[begin STORED RECORDS]
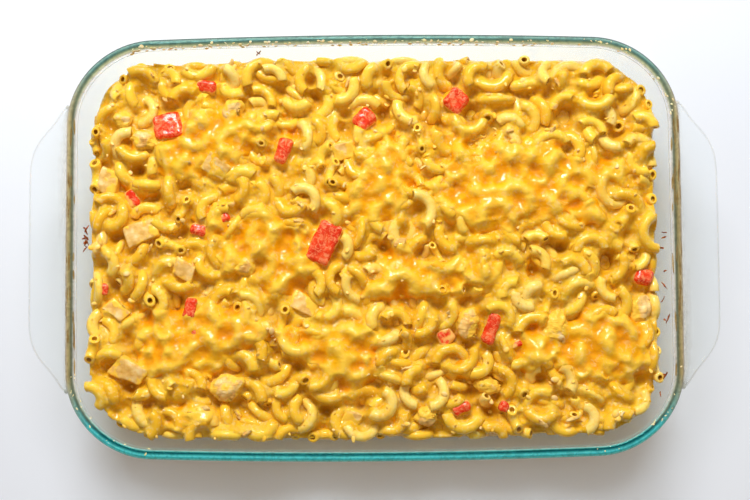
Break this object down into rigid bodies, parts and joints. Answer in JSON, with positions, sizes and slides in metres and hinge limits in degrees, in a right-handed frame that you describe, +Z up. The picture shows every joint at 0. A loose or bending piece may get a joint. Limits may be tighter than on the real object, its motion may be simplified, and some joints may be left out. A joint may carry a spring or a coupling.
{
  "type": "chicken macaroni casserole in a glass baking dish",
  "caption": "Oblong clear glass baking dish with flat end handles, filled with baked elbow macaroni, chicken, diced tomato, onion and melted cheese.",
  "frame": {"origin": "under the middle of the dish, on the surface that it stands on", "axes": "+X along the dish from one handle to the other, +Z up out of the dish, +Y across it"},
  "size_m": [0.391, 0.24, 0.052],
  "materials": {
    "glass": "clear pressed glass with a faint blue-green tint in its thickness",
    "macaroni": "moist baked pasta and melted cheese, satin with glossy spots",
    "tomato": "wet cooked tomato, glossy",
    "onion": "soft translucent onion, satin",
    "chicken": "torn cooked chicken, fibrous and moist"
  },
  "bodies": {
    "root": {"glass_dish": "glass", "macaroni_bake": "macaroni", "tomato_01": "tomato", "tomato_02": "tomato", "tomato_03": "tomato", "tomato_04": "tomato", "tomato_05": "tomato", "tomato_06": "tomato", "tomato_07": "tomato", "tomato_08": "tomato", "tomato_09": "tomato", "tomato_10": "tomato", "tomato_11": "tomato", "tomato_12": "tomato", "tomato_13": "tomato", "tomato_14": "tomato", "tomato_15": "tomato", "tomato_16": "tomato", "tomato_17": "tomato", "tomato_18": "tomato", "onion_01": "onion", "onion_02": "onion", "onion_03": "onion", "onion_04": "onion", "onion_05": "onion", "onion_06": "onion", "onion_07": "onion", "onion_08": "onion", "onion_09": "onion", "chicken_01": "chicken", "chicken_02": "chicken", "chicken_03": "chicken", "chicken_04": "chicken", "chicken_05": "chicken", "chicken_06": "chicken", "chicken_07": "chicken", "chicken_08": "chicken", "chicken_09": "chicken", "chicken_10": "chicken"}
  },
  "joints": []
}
[end STORED RECORDS]
[begin STORED RECORDS]
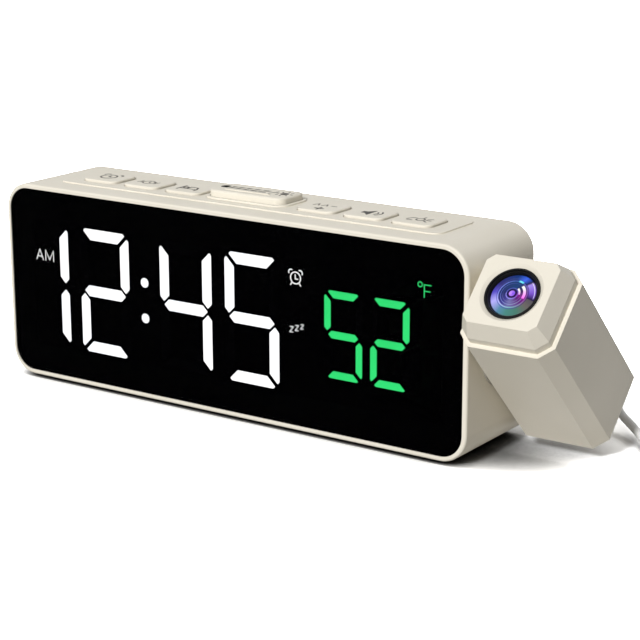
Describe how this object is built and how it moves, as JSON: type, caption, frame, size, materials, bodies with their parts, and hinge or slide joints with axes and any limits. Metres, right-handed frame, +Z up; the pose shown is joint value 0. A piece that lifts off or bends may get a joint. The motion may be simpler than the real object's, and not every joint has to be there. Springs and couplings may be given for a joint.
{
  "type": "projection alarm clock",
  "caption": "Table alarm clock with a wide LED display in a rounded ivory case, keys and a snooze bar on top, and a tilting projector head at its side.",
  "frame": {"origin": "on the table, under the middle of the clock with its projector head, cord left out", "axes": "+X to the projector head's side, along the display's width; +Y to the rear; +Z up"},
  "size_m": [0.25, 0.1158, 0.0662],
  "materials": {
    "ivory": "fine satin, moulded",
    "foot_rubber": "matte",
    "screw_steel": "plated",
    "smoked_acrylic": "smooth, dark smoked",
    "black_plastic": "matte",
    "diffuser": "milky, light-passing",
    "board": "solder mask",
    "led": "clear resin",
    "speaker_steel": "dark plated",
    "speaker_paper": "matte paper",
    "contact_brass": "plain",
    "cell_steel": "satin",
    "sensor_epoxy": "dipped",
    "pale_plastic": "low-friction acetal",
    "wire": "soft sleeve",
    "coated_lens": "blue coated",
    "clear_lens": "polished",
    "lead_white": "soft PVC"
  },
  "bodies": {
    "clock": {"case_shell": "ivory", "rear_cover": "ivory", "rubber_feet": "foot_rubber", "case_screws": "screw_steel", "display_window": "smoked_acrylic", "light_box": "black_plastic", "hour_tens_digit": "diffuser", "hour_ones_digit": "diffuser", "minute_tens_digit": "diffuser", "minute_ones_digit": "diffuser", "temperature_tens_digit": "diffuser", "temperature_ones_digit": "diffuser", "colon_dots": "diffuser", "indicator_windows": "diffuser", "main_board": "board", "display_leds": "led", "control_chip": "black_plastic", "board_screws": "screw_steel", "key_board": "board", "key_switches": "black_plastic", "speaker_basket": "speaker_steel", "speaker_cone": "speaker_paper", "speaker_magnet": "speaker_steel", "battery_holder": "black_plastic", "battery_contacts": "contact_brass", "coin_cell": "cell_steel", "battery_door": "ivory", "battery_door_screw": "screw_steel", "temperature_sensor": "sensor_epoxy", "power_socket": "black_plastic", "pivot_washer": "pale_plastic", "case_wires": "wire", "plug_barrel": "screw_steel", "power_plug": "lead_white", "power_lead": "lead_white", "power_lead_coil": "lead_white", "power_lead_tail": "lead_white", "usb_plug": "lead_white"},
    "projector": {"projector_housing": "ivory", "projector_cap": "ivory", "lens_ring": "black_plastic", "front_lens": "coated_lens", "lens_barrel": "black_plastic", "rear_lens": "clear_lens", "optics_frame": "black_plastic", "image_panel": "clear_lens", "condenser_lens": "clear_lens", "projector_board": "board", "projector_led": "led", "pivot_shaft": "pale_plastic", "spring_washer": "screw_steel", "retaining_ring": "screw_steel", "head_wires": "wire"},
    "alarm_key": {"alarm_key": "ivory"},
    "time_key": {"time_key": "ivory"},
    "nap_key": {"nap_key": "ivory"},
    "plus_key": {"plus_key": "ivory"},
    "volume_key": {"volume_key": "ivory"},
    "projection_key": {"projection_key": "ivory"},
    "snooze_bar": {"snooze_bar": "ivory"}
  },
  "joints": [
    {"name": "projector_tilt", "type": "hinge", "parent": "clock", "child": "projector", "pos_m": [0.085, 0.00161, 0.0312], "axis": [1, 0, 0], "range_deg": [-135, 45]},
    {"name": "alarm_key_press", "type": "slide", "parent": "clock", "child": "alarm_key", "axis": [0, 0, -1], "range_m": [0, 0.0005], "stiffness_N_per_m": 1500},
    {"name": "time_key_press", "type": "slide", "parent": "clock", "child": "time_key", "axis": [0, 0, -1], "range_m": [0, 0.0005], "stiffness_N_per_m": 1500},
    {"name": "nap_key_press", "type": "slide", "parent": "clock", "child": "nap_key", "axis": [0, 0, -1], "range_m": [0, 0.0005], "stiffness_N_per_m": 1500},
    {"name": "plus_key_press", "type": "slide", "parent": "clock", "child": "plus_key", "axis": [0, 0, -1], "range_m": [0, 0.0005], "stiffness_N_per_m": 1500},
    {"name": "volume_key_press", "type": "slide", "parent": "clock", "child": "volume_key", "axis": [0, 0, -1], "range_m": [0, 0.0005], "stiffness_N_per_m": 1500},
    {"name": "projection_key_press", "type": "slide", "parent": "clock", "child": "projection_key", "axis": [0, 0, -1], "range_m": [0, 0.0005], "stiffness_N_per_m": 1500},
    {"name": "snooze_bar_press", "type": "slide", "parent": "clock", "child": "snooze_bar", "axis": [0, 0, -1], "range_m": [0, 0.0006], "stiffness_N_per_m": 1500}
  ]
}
[end STORED RECORDS]
**WRITTEN REQUEST**
Gather up the lines containing the word "object" from these records and copy them.

**WRITTEN REPLY**
Break this object down into rigid bodies, parts and joints. Answer in JSON, with positions, sizes and slides in metres and hinge limits in degrees, in a right-handed frame that you describe, +Z up. The picture shows every joint at 0. A loose or bending piece may get a joint. Limits may be tighter than on the real object, its motion may be simplified, and some joints may be left out. A joint may carry a spring or a coupling.
Describe how this object is built and how it moves, as JSON: type, caption, frame, size, materials, bodies with their parts, and hinge or slide joints with axes and any limits. Metres, right-handed frame, +Z up; the pose shown is joint value 0. A piece that lifts off or bends may get a joint. The motion may be simpler than the real object's, and not every joint has to be there. Springs and couplings may be given for a joint.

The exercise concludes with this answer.